== Description of the task ==
Reproduce all of the material exactly as shown.

>> begin Data to use

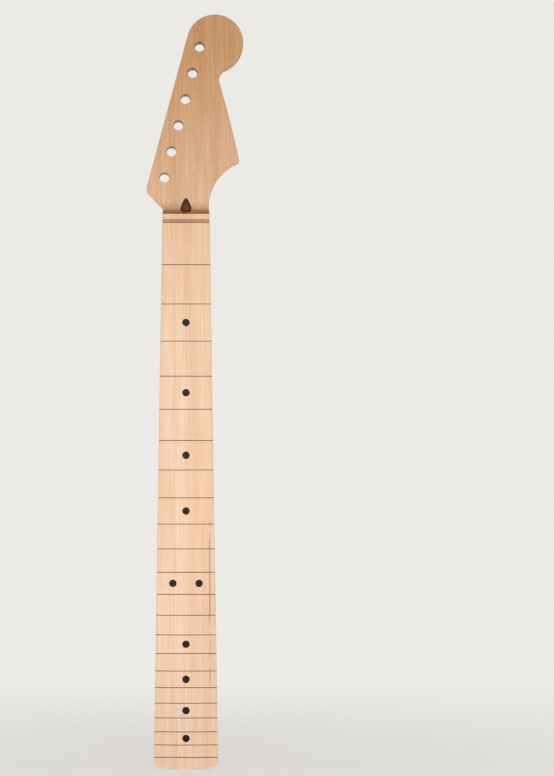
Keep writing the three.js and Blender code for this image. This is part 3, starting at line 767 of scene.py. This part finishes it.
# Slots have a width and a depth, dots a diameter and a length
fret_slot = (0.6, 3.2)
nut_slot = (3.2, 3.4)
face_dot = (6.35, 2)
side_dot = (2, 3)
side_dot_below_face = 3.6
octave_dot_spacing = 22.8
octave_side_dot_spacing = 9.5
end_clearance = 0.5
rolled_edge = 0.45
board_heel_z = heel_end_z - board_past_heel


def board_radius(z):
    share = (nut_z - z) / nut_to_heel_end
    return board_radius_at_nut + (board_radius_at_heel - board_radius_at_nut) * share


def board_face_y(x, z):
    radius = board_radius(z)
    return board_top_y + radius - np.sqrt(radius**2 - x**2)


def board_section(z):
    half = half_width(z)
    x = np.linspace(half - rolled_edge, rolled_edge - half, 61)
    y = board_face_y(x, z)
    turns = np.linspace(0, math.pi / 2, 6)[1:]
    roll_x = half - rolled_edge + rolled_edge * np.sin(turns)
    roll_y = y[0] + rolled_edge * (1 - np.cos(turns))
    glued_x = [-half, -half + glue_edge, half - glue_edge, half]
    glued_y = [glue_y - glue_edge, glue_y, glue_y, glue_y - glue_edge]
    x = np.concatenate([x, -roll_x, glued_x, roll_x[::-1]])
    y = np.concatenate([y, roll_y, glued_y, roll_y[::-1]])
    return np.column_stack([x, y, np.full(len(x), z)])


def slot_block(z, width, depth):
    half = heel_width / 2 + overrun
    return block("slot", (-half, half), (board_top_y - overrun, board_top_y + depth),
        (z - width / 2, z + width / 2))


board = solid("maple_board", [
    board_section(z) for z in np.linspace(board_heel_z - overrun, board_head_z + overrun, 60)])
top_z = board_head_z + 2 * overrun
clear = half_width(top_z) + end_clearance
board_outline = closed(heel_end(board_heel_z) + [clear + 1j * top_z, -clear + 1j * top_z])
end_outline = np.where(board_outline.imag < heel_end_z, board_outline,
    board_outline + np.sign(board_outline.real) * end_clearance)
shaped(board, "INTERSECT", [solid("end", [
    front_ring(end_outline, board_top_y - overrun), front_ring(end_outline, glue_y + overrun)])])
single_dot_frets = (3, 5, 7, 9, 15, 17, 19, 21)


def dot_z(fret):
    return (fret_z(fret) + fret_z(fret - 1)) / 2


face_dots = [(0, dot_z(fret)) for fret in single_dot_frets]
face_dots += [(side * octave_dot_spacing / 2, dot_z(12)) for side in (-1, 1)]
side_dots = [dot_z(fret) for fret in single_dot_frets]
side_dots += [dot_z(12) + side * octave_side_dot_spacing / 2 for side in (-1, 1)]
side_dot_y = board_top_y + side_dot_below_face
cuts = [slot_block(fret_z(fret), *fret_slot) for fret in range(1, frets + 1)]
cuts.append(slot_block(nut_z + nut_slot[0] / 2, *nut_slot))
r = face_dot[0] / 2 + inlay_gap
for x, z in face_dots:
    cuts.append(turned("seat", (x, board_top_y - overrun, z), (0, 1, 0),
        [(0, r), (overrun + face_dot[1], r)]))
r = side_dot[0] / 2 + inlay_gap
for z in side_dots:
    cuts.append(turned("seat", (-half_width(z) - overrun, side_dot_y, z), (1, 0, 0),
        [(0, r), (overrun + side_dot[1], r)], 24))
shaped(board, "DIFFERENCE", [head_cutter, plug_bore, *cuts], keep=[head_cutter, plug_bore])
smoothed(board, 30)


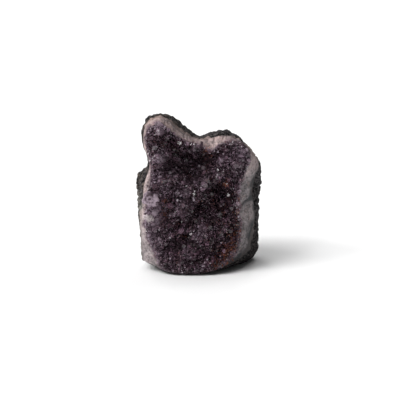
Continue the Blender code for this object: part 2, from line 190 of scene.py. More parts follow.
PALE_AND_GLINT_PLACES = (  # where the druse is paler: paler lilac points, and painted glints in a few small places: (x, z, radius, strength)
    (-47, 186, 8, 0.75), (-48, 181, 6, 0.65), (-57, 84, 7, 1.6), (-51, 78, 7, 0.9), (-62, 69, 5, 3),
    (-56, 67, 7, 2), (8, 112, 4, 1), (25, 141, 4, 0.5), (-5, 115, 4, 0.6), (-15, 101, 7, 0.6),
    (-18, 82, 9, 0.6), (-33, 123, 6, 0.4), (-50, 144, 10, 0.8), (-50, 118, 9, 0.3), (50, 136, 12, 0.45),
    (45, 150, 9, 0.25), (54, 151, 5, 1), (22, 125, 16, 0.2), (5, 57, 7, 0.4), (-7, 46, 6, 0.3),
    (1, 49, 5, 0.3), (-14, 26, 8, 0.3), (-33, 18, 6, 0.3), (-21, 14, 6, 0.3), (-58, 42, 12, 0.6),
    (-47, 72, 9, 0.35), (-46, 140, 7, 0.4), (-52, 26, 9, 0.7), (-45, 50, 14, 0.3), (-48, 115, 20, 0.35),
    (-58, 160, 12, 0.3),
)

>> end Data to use

== Reply to the exercise ==
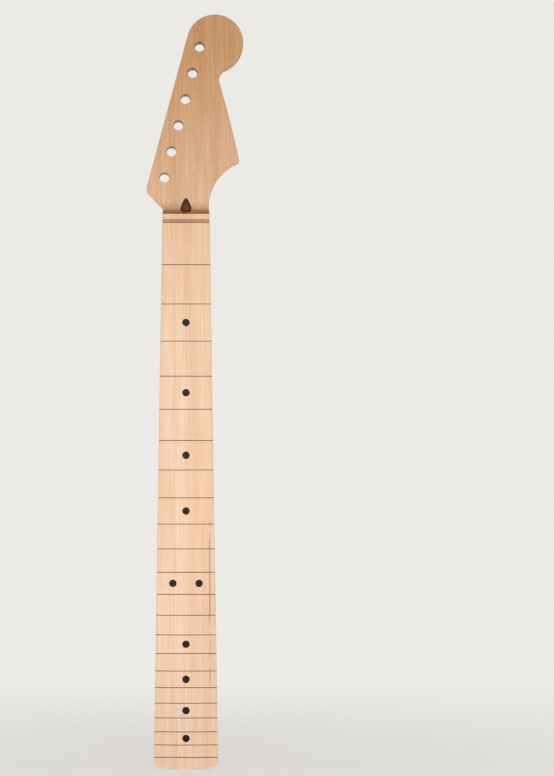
Keep writing the three.js and Blender code for this image. This is part 3, starting at line 767 of scene.py. This part finishes it.
# Slots have a width and a depth, dots a diameter and a length
fret_slot = (0.6, 3.2)
nut_slot = (3.2, 3.4)
face_dot = (6.35, 2)
side_dot = (2, 3)
side_dot_below_face = 3.6
octave_dot_spacing = 22.8
octave_side_dot_spacing = 9.5
end_clearance = 0.5
rolled_edge = 0.45
board_heel_z = heel_end_z - board_past_heel


def board_radius(z):
    share = (nut_z - z) / nut_to_heel_end
    return board_radius_at_nut + (board_radius_at_heel - board_radius_at_nut) * share


def board_face_y(x, z):
    radius = board_radius(z)
    return board_top_y + radius - np.sqrt(radius**2 - x**2)


def board_section(z):
    half = half_width(z)
    x = np.linspace(half - rolled_edge, rolled_edge - half, 61)
    y = board_face_y(x, z)
    turns = np.linspace(0, math.pi / 2, 6)[1:]
    roll_x = half - rolled_edge + rolled_edge * np.sin(turns)
    roll_y = y[0] + rolled_edge * (1 - np.cos(turns))
    glued_x = [-half, -half + glue_edge, half - glue_edge, half]
    glued_y = [glue_y - glue_edge, glue_y, glue_y, glue_y - glue_edge]
    x = np.concatenate([x, -roll_x, glued_x, roll_x[::-1]])
    y = np.concatenate([y, roll_y, glued_y, roll_y[::-1]])
    return np.column_stack([x, y, np.full(len(x), z)])


def slot_block(z, width, depth):
    half = heel_width / 2 + overrun
    return block("slot", (-half, half), (board_top_y - overrun, board_top_y + depth),
        (z - width / 2, z + width / 2))


board = solid("maple_board", [
    board_section(z) for z in np.linspace(board_heel_z - overrun, board_head_z + overrun, 60)])
top_z = board_head_z + 2 * overrun
clear = half_width(top_z) + end_clearance
board_outline = closed(heel_end(board_heel_z) + [clear + 1j * top_z, -clear + 1j * top_z])
end_outline = np.where(board_outline.imag < heel_end_z, board_outline,
    board_outline + np.sign(board_outline.real) * end_clearance)
shaped(board, "INTERSECT", [solid("end", [
    front_ring(end_outline, board_top_y - overrun), front_ring(end_outline, glue_y + overrun)])])
single_dot_frets = (3, 5, 7, 9, 15, 17, 19, 21)


def dot_z(fret):
    return (fret_z(fret) + fret_z(fret - 1)) / 2


face_dots = [(0, dot_z(fret)) for fret in single_dot_frets]
face_dots += [(side * octave_dot_spacing / 2, dot_z(12)) for side in (-1, 1)]
side_dots = [dot_z(fret) for fret in single_dot_frets]
side_dots += [dot_z(12) + side * octave_side_dot_spacing / 2 for side in (-1, 1)]
side_dot_y = board_top_y + side_dot_below_face
cuts = [slot_block(fret_z(fret), *fret_slot) for fret in range(1, frets + 1)]
cuts.append(slot_block(nut_z + nut_slot[0] / 2, *nut_slot))
r = face_dot[0] / 2 + inlay_gap
for x, z in face_dots:
    cuts.append(turned("seat", (x, board_top_y - overrun, z), (0, 1, 0),
        [(0, r), (overrun + face_dot[1], r)]))
r = side_dot[0] / 2 + inlay_gap
for z in side_dots:
    cuts.append(turned("seat", (-half_width(z) - overrun, side_dot_y, z), (1, 0, 0),
        [(0, r), (overrun + side_dot[1], r)], 24))
shaped(board, "DIFFERENCE", [head_cutter, plug_bore, *cuts], keep=[head_cutter, plug_bore])
smoothed(board, 30)


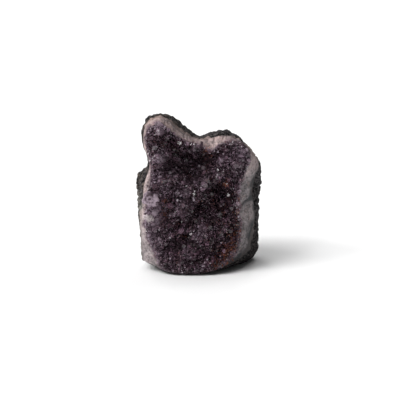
Continue the Blender code for this object: part 2, from line 190 of scene.py. More parts follow.
PALE_AND_GLINT_PLACES = (  # where the druse is paler: paler lilac points, and painted glints in a few small places: (x, z, radius, strength)
    (-47, 186, 8, 0.75), (-48, 181, 6, 0.65), (-57, 84, 7, 1.6), (-51, 78, 7, 0.9), (-62, 69, 5, 3),
    (-56, 67, 7, 2), (8, 112, 4, 1), (25, 141, 4, 0.5), (-5, 115, 4, 0.6), (-15, 101, 7, 0.6),
    (-18, 82, 9, 0.6), (-33, 123, 6, 0.4), (-50, 144, 10, 0.8), (-50, 118, 9, 0.3), (50, 136, 12, 0.45),
    (45, 150, 9, 0.25), (54, 151, 5, 1), (22, 125, 16, 0.2), (5, 57, 7, 0.4), (-7, 46, 6, 0.3),
    (1, 49, 5, 0.3), (-14, 26, 8, 0.3), (-33, 18, 6, 0.3), (-21, 14, 6, 0.3), (-58, 42, 12, 0.6),
    (-47, 72, 9, 0.35), (-46, 140, 7, 0.4), (-52, 26, 9, 0.7), (-45, 50, 14, 0.3), (-48, 115, 20, 0.35),
    (-58, 160, 12, 0.3),
)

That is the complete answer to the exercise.